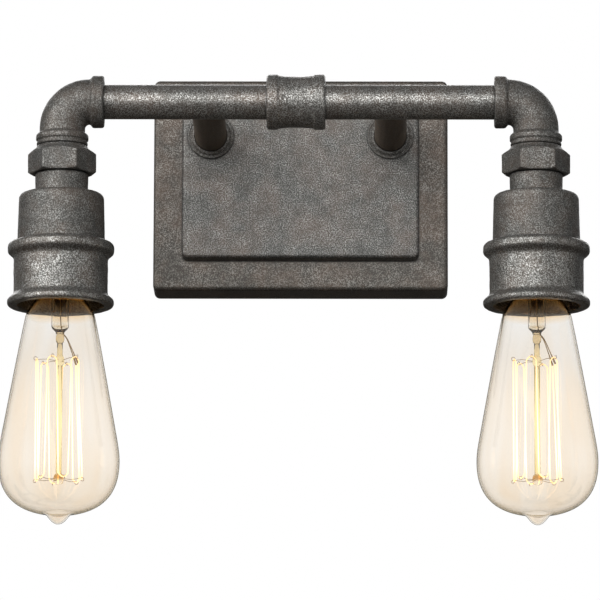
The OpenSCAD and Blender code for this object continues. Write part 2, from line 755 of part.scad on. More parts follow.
cap_low_thread = seam + 4.6;
cap_shoulder = cap_low_thread + 4 * thread_pitch;
eyelet_r = 3.4;         // hole of the insulator
button_r = 4.6;
button_low = cap_tip - 1.05;

// Screw cap of the lamp, a thin threaded shell with a plain skirt
module bulb_cap(side) color([0.80, 0.68, 0.38]) on_lamp(side) {
    crest = cap_r;
    outer = concat([[crest - 0.3, seam + 0.1], [crest - 0.3, seam + 3.6]],
        thread_wall(crest, thread_depth, cap_low_thread, 4),
        [[crest - 1.6, cap_shoulder + 1], [7.4, cap_tip - 3.2]]);
    rotate_extrude() polygon(concat(outer, backwards([for (p = outer) p - [cap_t, cap_t / 2]])));
}

// Black glass ring between the cap's shell and its centre contact
module cap_insulator(side) color([0.08, 0.08, 0.09]) on_lamp(side)
    rotate_extrude()
        polygon([[eyelet_r, cap_tip - 3.3], [6.9, cap_tip - 3.3], [6.6, cap_tip - 2.3],
                 [5.4, button_low - slip], [eyelet_r, button_low - slip]]);

// Centre contact of the lamp, a soldered button
module cap_contact(side) color([0.75, 0.74, 0.70]) on_lamp(side)
    rotate_extrude()
        polygon(concat(
            [[0, cap_tip - 3], [eyelet_r - slip, cap_tip - 3]],
            [[eyelet_r - slip, button_low], [button_r, button_low]],
            curve([button_r, button_low + slip], [button_r - 0.2, cap_tip - 0.3], [button_r / 2, cap_tip],
                  [0, cap_tip], 4)));

stem_r = 4.6;
stem_bore_r = 3.8;
rod_r = 1.5;
press_r = rod_r + 0.7;
stem_end = seam - 0.140 * bulb_len;
press_end = seam - 0.165 * bulb_len;
bead_z = seam - 0.193 * bulb_len;
upper_hub = seam - 0.290 * bulb_len;
lower_hub = seam - 0.804 * bulb_len;
hub_r = 2.4;
low_hub_r = 2.7;

// Glass bead on the rod, as points from above it to below it
function rod_bead(z, r) =
    [for (i = [0:6]) [rod_r + (r - rod_r) * sin(30 * i), z + r * cos(30 * i)]];

// Glass stem: a flare sealed in the neck, a tube, a pressed end, and a rod with beads
module glass_stem(side) color([0.95, 0.93, 0.88, 0.4]) on_lamp(side)
    rotate_extrude()
        polygon(concat(
            [[neck_r - glass_t - 0.1, seam + 3], [neck_r - glass_t - 0.4, seam + 1.6]],
            curve([neck_r - glass_t - 1.2, seam + 1], [stem_r + 1, seam - 1],
                  [stem_r, seam - 2], [stem_r, seam - 7], 5),
            curve([stem_r, stem_end], [stem_r, stem_end - 2],
                  [press_r, press_end + 1], [press_r, press_end - 1], 5),
            rod_bead(bead_z, 2.3),
            rod_bead(upper_hub, hub_r),
            rod_bead(lower_hub, low_hub_r),
            [[0, lower_hub - low_hub_r - 0.4], [0, stem_end - 0.5]],
            curve([stem_bore_r - 1, stem_end - 0.5], [stem_bore_r, stem_end],
                  [stem_bore_r, stem_end + 1], [stem_bore_r, stem_end + 3], 3),
            [[stem_bore_r, seam - 6], [stem_bore_r + 0.4, seam - 1]],
            [[neck_r - glass_t - 2, seam + 2.2], [neck_r - glass_t - 1.4, seam + 3]]));

loop_turn = 360 / loop_count;
loop_half = loop_turn / 5;
wire_r = wire_d / 2;
thread_r = filament_d / 2;
hook_over = wire_r + thread_r + slip;
hook_r = 1.1;           // bend radius of the hooks
hook_angle = 210;
loop_drop = 0.55;       // how fast a loop falls away from the top of its hook
upper_wire = upper_hub;
lower_wire = lower_hub;
first_angle = 14;       // where the two lead wires reach the cage
lead_tip_r = 0.76 * cage_r;
lead_tip_z = upper_hub - 1;
lead_tip_turn = loop_turn / 4;

function polar(r, angle, z) = [r * cos(angle), r * sin(angle), z];

// Points of one filament loop over a hook: lift is the way that the loop bends
function loop_over(angle, z, lift) =
    [for (k = [-2:2])
        polar(cage_r, angle + loop_half * k / 2, z + lift * (hook_over - loop_drop * k * k))];

function lower_angle(i) = first_angle + (i + 0.5) * loop_turn;
function upper_angle(i) = first_angle + i * loop_turn;

// Filament: one thread from lead to lead, down and up between the lower and upper hooks
module filament(side) color([1.0, 0.75, 0.35]) on_lamp(side) {
    end_z = lead_tip_z - wire_r - thread_r;
    start = polar(lead_tip_r, first_angle + lead_tip_turn, end_z);
    finish = polar(lead_tip_r, first_angle - lead_tip_turn, end_z);
    loops = [for (i = [0:loop_count - 1])
        each concat(loop_over(lower_angle(i), lower_wire, -1),
                    i == loop_count - 1 ? [] : loop_over(upper_angle(i + 1), upper_wire, 1))];
    swept_wire(concat([start], loops, [finish]), thread_r, 6);
}

// Straight arm from a glass bead on the rod, with a hook round the filament's loop
module support_wire(start, lift) {
    arm_end = cage_r + 0.4;
    mirror([0, 0, lift > 0 ? 0 : 1]) {
        translate([start, 0, 0]) rotate([0, 90, 0]) cylinder(r = wire_r, h = arm_end - start, $fn = 16);
        translate([arm_end, 0, hook_r]) rotate([90, 0, 0]) rotate([0, 0, -90])
            rotate_extrude(angle = hook_angle) translate([hook_r, 0]) circle(r = wire_r, $fn = 16);
    }
}

// Support wires: an upper and a lower set, spread round the rod
module support_wires(side) color([0.45, 0.43, 0.40]) on_lamp(side) {
    for (i = [1:loop_count - 1])
        rotate([0, 0, upper_angle(i)]) translate([0, 0, upper_wire]) support_wire(hub_r + slip, 1);
    for (i = [0:loop_count - 1])
        rotate([0, 0, lower_angle(i)]) translate([0, 0, lower_wire]) support_wire(low_hub_r + slip, -1);
}

// Two lead wires: from the cap down the stem, out of its pressed end and on to the filament's ends
module lead_wires(side) color([0.45, 0.42, 0.36]) on_lamp(side) {
    midway = (lead_tip_r + 4) / 2;
    for (end = [-1, 1])
        swept_wire([[0, end * 1.5, seam + 12], [0, end * 1.5, stem_end + 2],
                    [0.6, end * 1.2, press_end], [2.6, end * 1.3, press_end - 2.4],
                    [3.6, end * 1.4, press_end - 3.2],
                    polar(midway, first_angle + end * lead_tip_turn, (lead_tip_z + press_end - 3) / 2),
                    polar(lead_tip_r, first_angle + end * lead_tip_turn, lead_tip_z)], wire_r, 6);
}

mounting_bracket();
ground_screw();
set_screws();
back_pan();
raised_panel();
post(LEFT);  // left_post
post(RIGHT);  // right_post
post_flange(LEFT);  // left_post_flange
post_flange(RIGHT);  // right_post_flange
post_nipples();
post_washers();
post_lock_nuts();
pipe(LEFT);  // left_pipe
pipe(RIGHT);  // right_pipe
centre_coupling();
elbow(LEFT);  // left_elbow
elbow(RIGHT);  // right_elbow
hex_bushing(LEFT);  // left_hex_bushing
hex_bushing(RIGHT);  // right_hex_bushing
socket_cup(LEFT);  // left_socket_cup
socket_cup(RIGHT);  // right_socket_cup
lower_coupling(LEFT);  // left_lower_coupling
lower_coupling(RIGHT);  // right_lower_coupling
lamp_nipple(LEFT);  // left_lamp_nipple
lamp_nipple(RIGHT);  // right_lamp_nipple
socket_lock_nuts();
socket_bridge(LEFT);  // left_socket_bridge
socket_bridge(RIGHT);  // right_socket_bridge
bridge_screws();
terminal_screws();
socket_body(LEFT);  // left_socket_body
socket_body(RIGHT);  // right_socket_body
screw_shell(LEFT);  // left_screw_shell
screw_shell(RIGHT);  // right_screw_shell
centre_contact(LEFT);  // left_centre_contact
centre_contact(RIGHT);  // right_centre_contact
bulb_glass(LEFT);  // left_bulb_glass
bulb_glass(RIGHT);  // right_bulb_glass
bulb_cap(LEFT);  // left_bulb_cap
bulb_cap(RIGHT);  // right_bulb_cap
cap_insulator(LEFT);  // left_cap_insulator
cap_insulator(RIGHT);  // right_cap_insulator
cap_contact(LEFT);  // left_cap_contact
cap_contact(RIGHT);  // right_cap_contact
glass_stem(LEFT);  // left_glass_stem
glass_stem(RIGHT);  // right_glass_stem
lead_wires(LEFT);  // left_lead_wires
lead_wires(RIGHT);  // right_lead_wires
support_wires(LEFT);  // left_support_wires
support_wires(RIGHT);  // right_support_wires
filament(LEFT);  // left_filament
filament(RIGHT);  // right_filament
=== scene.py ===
# %% [markdown]
# # A two-lamp vanity light made of pipe fittings
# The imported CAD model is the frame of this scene. Each CAD node keeps its place and its size, and the
# cells below give it a finish, or put a finer piece in its place: the cast fittings, the lamps with
# their filaments, and the threads. Lengths are in metres, and `mm` turns millimetres into metres.

# %% Load the CAD frame
import math
import bpy
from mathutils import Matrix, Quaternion, Vector


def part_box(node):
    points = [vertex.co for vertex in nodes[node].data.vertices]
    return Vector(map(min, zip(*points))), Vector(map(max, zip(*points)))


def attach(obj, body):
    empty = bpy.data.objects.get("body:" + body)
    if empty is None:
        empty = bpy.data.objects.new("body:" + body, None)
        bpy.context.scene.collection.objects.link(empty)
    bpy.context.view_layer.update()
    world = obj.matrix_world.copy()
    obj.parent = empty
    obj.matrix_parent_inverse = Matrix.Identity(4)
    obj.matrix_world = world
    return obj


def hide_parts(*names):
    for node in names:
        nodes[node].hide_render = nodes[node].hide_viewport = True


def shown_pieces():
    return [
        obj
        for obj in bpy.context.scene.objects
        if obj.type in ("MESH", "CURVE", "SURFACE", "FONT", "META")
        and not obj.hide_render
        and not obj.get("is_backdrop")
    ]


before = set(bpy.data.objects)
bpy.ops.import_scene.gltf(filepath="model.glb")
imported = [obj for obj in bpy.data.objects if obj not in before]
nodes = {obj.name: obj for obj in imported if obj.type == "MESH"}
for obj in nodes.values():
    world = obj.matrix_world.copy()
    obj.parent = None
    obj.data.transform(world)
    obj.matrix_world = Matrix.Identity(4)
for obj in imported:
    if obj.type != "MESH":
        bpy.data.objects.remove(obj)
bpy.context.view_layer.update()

mm = 0.001

# %% [markdown]
# Each lamp stands upright, and all its pieces are placed round its own axis. The boxes of the CAD nodes
# give both axes, and the camera and the soft boxes aim at the plane in which they lie.

# %% Measure the axes


def middle(node):
    low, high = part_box(node)
    return (low + high) / 2


lamp_axis = {side: middle(f"{side}_bulb_glass") for side in ("left", "right")}
print("lamps at x =", [round(axis.x / mm, 2) for axis in lamp_axis.values()])

# %% [markdown]
# ## Camera and studio
# The photograph was taken from a little below the light and from far away, so its lines hardly
# converge. A long lens three metres from the lamps gives the same flat look.

# %% Set the camera
view_elevation = math.radians(-10.8)
view_turn = math.radians(0.6)
view_roll = math.radians(0.18)
camera_distance = 3.0
focal_length = 342.9
aim = Vector((0.8 * mm, lamp_axis["left"].y, -81.8 * mm))
away = Vector((math.sin(view_turn) * math.cos(view_elevation),
               -math.cos(view_turn) * math.cos(view_elevation),
               math.sin(view_elevation)))
bpy.ops.object.camera_add(location=aim + away * camera_distance)
camera = bpy.context.object
camera.name = "camera"
camera.rotation_mode = "QUATERNION"
camera.rotation_quaternion = Quaternion(away, view_roll) @ (-away).to_track_quat("-Z", "Y")
camera.data.sensor_width = 36
camera.data.lens = focal_length
camera.data.clip_end = 50
bpy.context.scene.camera = camera
print("camera at", [round(c, 3) for c in camera.location])

# %% [markdown]
# The light hangs in front of plain white. The world is white to the camera and through glass. Where it
# lights the object or is mirrored in it, it is a much darker grey, so the white behind the object
# doesn't wash it out and round castings keep their dark sides.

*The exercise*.
Beginning at the top of the data, please return every line until and including the line containing "button_low = cap_tip - 1.05;", copied exactly, and nothing past it.

*Final answer*.
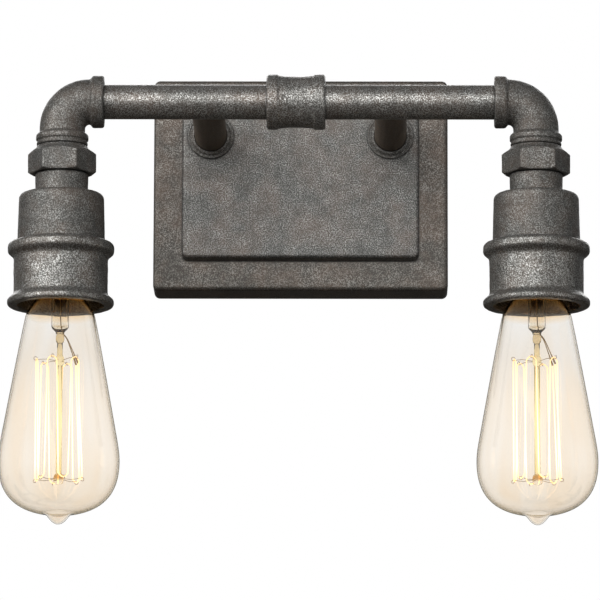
The OpenSCAD and Blender code for this object continues. Write part 2, from line 755 of part.scad on. More parts follow.
cap_low_thread = seam + 4.6;
cap_shoulder = cap_low_thread + 4 * thread_pitch;
eyelet_r = 3.4;         // hole of the insulator
button_r = 4.6;
button_low = cap_tip - 1.05;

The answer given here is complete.